Overall, St-Pierre had a good performance, but “dominant” is not a word that should be used to describe it. To illustrate this, let’s look at how Fight Metric scored it. I know, I know, Fight Metric is hardly a definitive judge of how fights played out, but it should serve to back up my argument here. Overall, Fight Metric gave St-Pierre 407 points, to 272 for Condit. Of all the Georges St-Pierre fights scored by Fight Metric, only two were scored more closely: St-Pierre’s first fight against Josh Koscheck (154-47) and his first fight against B.J. Penn (233-234).

Perhaps the fight was more competitive than usual because of “ring rust.” After all, St-Pierre did come off of multiple injuries and an 18-month inactive period, so he’s earned a little bit of slack. And perhaps his last fight was more competitive than usual because he got poked in the eyes. All I will say is this: if St-Pierre’s next fight is really going to be against Anderson Silva, I’m picking Silva to win and not thinking twice about it. And that’s coming from somebody who used to give St-Pierre a great chance of winning that fight. That’s because I think the eye pokes, the injuries, and the ring rust are just masking the true reason St-Pierre’s fights are suddenly more competitive (and why he’s getting injured more in the first place): because he’s in decline as a fighter and his best days are behind him.

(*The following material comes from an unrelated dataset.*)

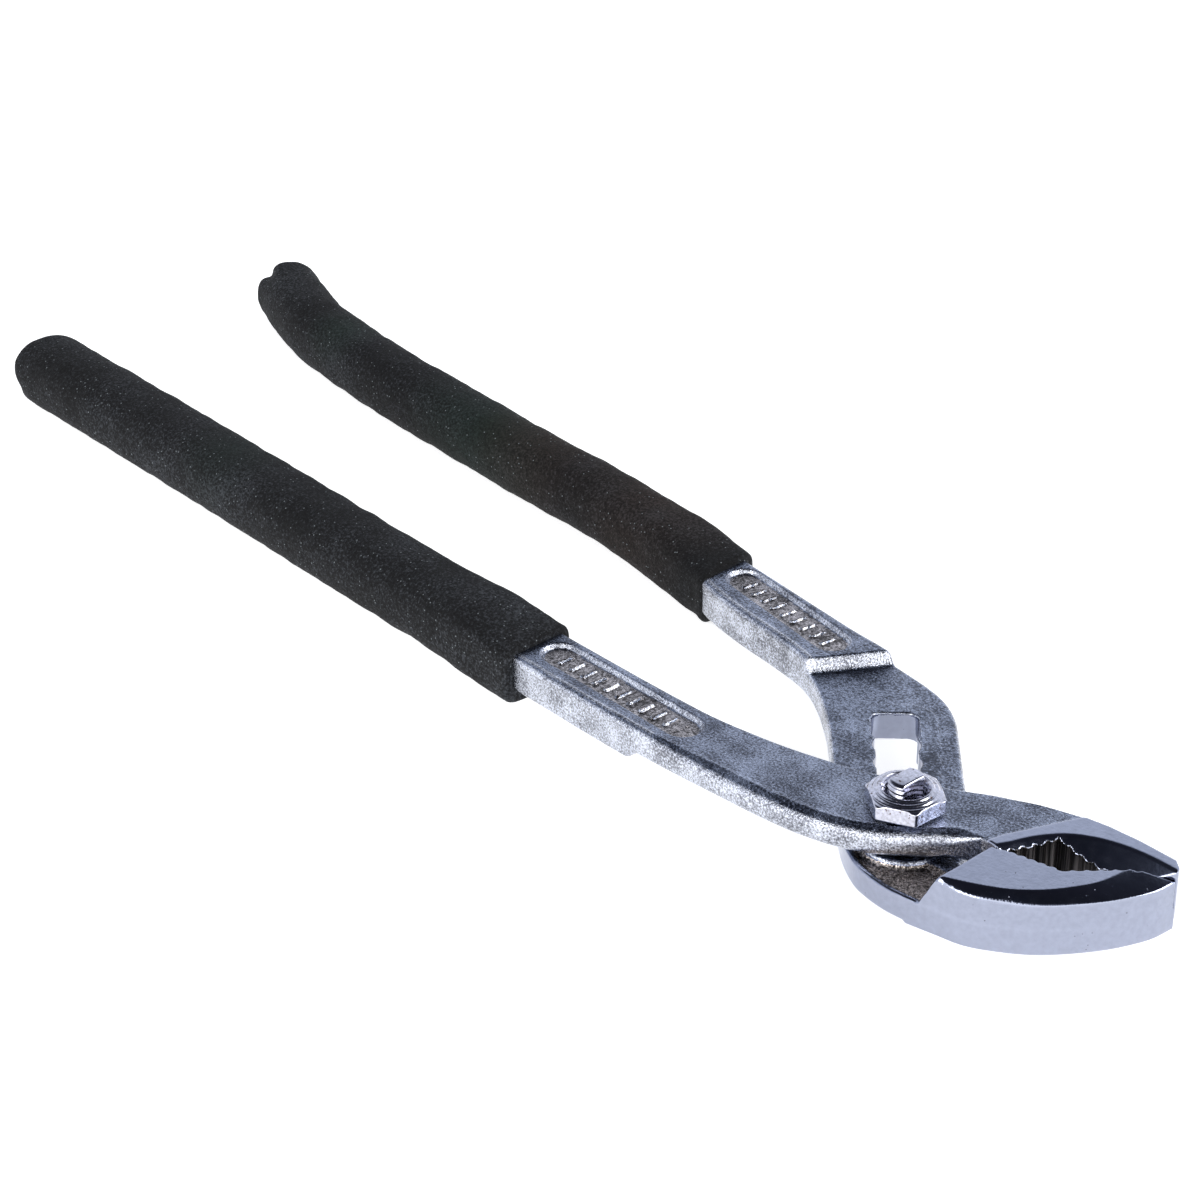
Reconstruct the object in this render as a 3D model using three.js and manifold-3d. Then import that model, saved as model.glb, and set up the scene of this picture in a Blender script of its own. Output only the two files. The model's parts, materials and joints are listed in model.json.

Of course, Carlos Condit deserves a truckload of credit for fighting to win, staying aggressive, and doing everything he could to beat Georges St-Pierre. I don’t want to dismiss Condit’s role at all here. And again, St-Pierre did win the fight, and did put together a good performance. But those arguing that St-Pierre dominated the fight and fought like his old self are deluding themselves. St-Pierre’s fights are slowly but surely becoming more competitive, and it’s now only a matter of time before the welterweight division catches up to him.